A memory chip needs none of this conversion circuitry, as it
creates digital data directly. As a result, says Vetterli, the
memory cell will always be 100 times smaller than CMOS sensor
cells; it is bound to be that way because of the sheer number of
signal-conditioning transistors the CMOS sensor needs around each
pixel. "Our technology will always be two orders of magnitude
smaller," he says.
So for every pixel on one of today's sensors, the memory-based
sensor could have 100 pixels. A chip the size of a 10-megapixel
camera sensor will have 100 times as many sensing cells if
implemented in memory technology - hence the choice of the
gigavision name.
But don't expect a gigapixel camera any time soon. Unlike the
pixels in a conventional sensor, which record a greyscale, the
cells in Charbon's memory-chip sensor are simple on-off devices:
they can only store a digital 0 or 1, for which read either light
or dark. To build a sensor that can record shades of grey, EPFL
engineer Feng Yang, who presented the Kyoto paper, is developing a
software algorithm that looks across an array of 100 pixels to
estimate their overall greyscale value.
It's a technique called spatial oversampling - and while it's
early days, he's getting somewhere. "It's turning out to be a lot
more accurate than the greyscale values you get from regular CMOS
sensors," says Vetterli. "Analogue to digital conversion gives only
poor estimates of the actual analogue light value."

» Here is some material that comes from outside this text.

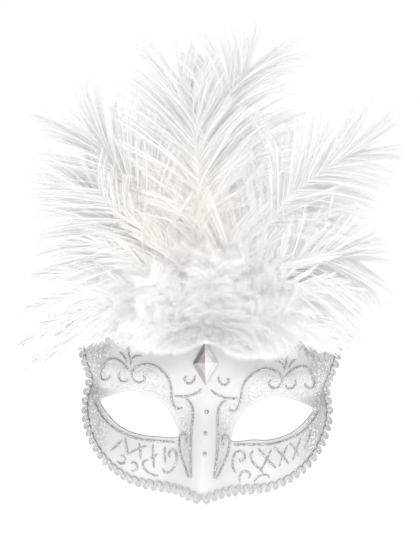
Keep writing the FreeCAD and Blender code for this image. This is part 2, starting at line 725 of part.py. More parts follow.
# name, root x, layer, vane half width, route above the pivot
PLUMES = [
    ("plume_left_low", -10, 0, 25, [(-18, 70), (-40, 93), (-62, 118), (-76, 141), (-82, 158)]),
    ("plume_left_high", -6, 1, 26, [(-10, 74), (-26, 103), (-47, 136), (-68, 165), (-86, 190)]),
    ("plume_back", -2, 2, 28, [(-3, 80), (-7, 120), (-12, 168), (-19, 202), (-32, 226)]),
    ("plume_top", 2, 0, 30, [(2, 80), (0, 120), (1, 168), (8, 205), (24, 226), (46, 240)]),
    ("plume_right_high", 6, 1, 26, [(11, 76), (26, 108), (44, 138), (68, 160), (97, 176), (117, 182)]),
    ("plume_right_low", 10, 2, 24, [(17, 68), (36, 88), (60, 101), (84, 106), (104, 100)]),
]
QUILL_TOP = HUB_Z + PIVOT_RISE
quill_ends = []
for name, root_x, layer, widest, drawn in PLUMES:
    long = size("plume_scale")
    above = [(x * long, QUILL_TOP + (z - HUB_DRAWN[1] - PIVOT_RISE) * long) for x, z in drawn]
    route = [(root_x, QUILL_TOP + size("fit_gap"))] + above
    solid = feather(route, plume_y(layer), size("quill_bore"), vane(0.2, widest * long))
    PARTS.append(add_shape(name, solid))
    stub = [(root_x, HUB_Z - ROOT_DROP), (root_x, HUB_Z + 1.0), (root_x, QUILL_TOP)]
    quill_ends.append(feather(stub, plume_y(layer), size("quill_bore"), vane(2.0, 0.0), 1.0, 2.0))
    print("joint", name, round(root_x, 3), round(plume_y(layer) + spread(PIVOT_RISE), 3), round(QUILL_TOP, 3))
PARTS.append(add_shape("plume_quill_ends", Part.makeCompound(quill_ends)))


def fan_route(root_x, side, angle, length, droop):
    """Route of a feather that leaves the binding upwards, turns out and droops to its tip."""
    points = [(root_x, HUB_Z - ROOT_DROP)]
    x, z = points[0]
    step = 1.0
    travelled = 0.0
    while travelled < length:
        turn = smooth((travelled - 7.0) / 26.0)
        heading = math.radians(90.0 + (angle - 90.0) * turn - droop * (travelled / length) ** 2)
        x += side * step * math.cos(heading)
        z += step * math.sin(heading)
        travelled += step
        if travelled % 8.0 == 0.0:
            points.append((x, z))
    return points


# side, angle above the level, length, droop at the tip in degrees
HACKLES = [(1, 62, 100, 40), (1, 44, 112, 48), (1, 28, 116, 50), (1, 14, 120, 48), (1, 2, 116, 44),
           (1, -8, 108, 36), (-1, 58, 98, 25), (-1, 40, 114, 35), (-1, 24, 126, 40), (-1, 12, 132, 42),
           (-1, 0, 132, 40), (-1, -10, 128, 36)]
HACKLE_HALF_WIDTH = 7.0
for index, (side, angle, length, droop) in enumerate(HACKLES):
    rank = index % 6
    layer = (rank if side > 0 else rank + 1) % HACKLE_LAYERS
    root_x = HUB_X + side * (2.2 + 1.8 * rank)
    route = fan_route(root_x, side, angle, length * size("plume_scale"), droop)
    name = "hackle_%s_%d" % ("right" if side > 0 else "left", rank + 1)
    solid = feather(route, hackle_y(layer), HACKLE_QUILL, vane(0.32, HACKLE_HALF_WIDTH, 0.7, 0.7))
    PARTS.append(add_shape(name, solid))

MARABOU_LENGTH = 64.0
MARABOU_THICK = 13.0
MARABOU_ANGLES = (-56, -28, 0, 28, 56)


def marabou(index, lean):
    """Down tuft: a thin stem that opens into a soft cushion of fluff."""
    root_x = HUB_X + 4.4 * (index - 2)
    lean = math.radians(lean)
    stations = []
    count = 12
    for i in range(count + 1):
        share = i / count
        turn = smooth(share * 2.2)
        reach = MARABOU_LENGTH * size("plume_scale") * share
        x = root_x + reach * math.sin(lean) * turn
        z = HUB_Z - ROOT_DROP + reach * math.cos(lean * turn)
        open_up = smooth((share - 0.16) / 0.3) * math.sqrt(max(0.02, 1.0 - max(0.0, share - 0.6) ** 2 / 0.165))
        half = min(0.8 + 9.6 * open_up, 1.2 + 0.19 * reach)
        thick = MARABOU_STEM + (MARABOU_THICK - MARABOU_STEM) * open_up
        across = Vector(math.cos(lean * turn), 0.0, -math.sin(lean * turn))
        middle = Vector(x, 0.0, z)
        ring = []
        for side, rise in ((-1.0, 0.25), (-0.8, 0.62), (-0.35, 0.95), (0.35, 0.95), (0.8, 0.62), (1.0, 0.25),
                           (0.8, 0.02), (-0.8, 0.02)):
            ring.append(at_depth(middle + across * (half * side), MARABOU_Y) - Vector(0.0, thick * rise, 0.0))
        stations.append(ring)
    return sweep(stations)


for index, lean in enumerate(MARABOU_ANGLES):
    PARTS.append(add_shape("marabou_%d" % (index + 1), marabou(index, lean)))

# ---------------------------------------------------------------- check and write
doc.recompute()
for item in doc.Objects:
    if "Invalid" in item.State or "Error" in item.State:
        raise RuntimeError("%s did not recompute: %s" % (item.Label, item.State))
os.makedirs("parts", exist_ok=True)
for item in PARTS:
    if item.Shape.isNull() or not item.Shape.isValid() or not item.Shape.Solids:
        raise RuntimeError("%s has no valid solid" % item.Label)
for item in PARTS:
    item.Shape.exportStep("parts/%s.step" % item.Label)
for side in (1, -1):
    spot, normal = tie_hole_place(side)
    print("tie hole", [round(v, 3) for v in spot], [round(v, 5) for v in normal])
print("%d parts written" % len(PARTS))
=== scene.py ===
"""Looks of the feathered half mask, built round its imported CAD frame. Metres, +Z up, front towards -Y."""

import json
import math

import bmesh
import bpy
import numpy as np
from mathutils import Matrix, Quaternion, Vector
from mathutils.bvhtree import BVHTree


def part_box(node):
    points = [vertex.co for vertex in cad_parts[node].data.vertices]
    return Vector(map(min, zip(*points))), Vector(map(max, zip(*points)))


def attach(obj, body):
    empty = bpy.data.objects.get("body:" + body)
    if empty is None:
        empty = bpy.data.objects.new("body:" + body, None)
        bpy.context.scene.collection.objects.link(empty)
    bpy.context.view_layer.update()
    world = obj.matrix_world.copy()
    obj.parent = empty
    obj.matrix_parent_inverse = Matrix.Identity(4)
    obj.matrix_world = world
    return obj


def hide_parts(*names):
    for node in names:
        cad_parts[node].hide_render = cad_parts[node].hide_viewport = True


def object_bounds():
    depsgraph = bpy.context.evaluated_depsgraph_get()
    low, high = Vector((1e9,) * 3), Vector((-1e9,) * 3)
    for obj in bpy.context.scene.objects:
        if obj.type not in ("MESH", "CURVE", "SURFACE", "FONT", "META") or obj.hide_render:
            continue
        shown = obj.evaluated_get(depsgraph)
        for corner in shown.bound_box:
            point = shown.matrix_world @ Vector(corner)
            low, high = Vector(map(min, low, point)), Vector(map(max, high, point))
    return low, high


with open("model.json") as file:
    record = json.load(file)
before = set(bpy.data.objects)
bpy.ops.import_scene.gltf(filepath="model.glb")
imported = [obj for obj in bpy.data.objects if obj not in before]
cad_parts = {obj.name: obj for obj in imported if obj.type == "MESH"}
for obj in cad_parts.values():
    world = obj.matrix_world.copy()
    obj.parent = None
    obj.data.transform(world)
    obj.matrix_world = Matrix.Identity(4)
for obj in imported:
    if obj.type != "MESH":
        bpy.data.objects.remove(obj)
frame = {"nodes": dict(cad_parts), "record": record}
cad_low, cad_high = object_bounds()
MM = 0.001
ROOT_BODY = "mask"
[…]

The EPFL team have found that the more binary pixels they have,
the better their chips perform in rendering deep shadow and bright
highlights. "Gigavision cameras do not saturate anywhere near so
easily, so we'll be able to use it for high dynamic range
applications like medical imaging," says Yang.
"This is not pure academic interest," says Vetterli. "We're
hoping to have a big version of a gigavision memory chip fabricated
late this year and working early next."
They'll have their work cut out, observers say. A major problem
they will have to overcome is that of the poor sensitivity of their
pint-sized pixels. Their size means the number of photons that can
be scooped up by each of them will be small - and that can make for
a very noisy signal.
The prospect of producing image sensors as cheaply and easily as
memory chips is bound to attract attention, says Alexis Gerard,
chief executive of the consultancy Future Image in San Mateo,
California, which organises a conference on imaging technology
called 6Sight. "It will be pretty interesting if they can make
these sensors using regular memory-chip-making technology."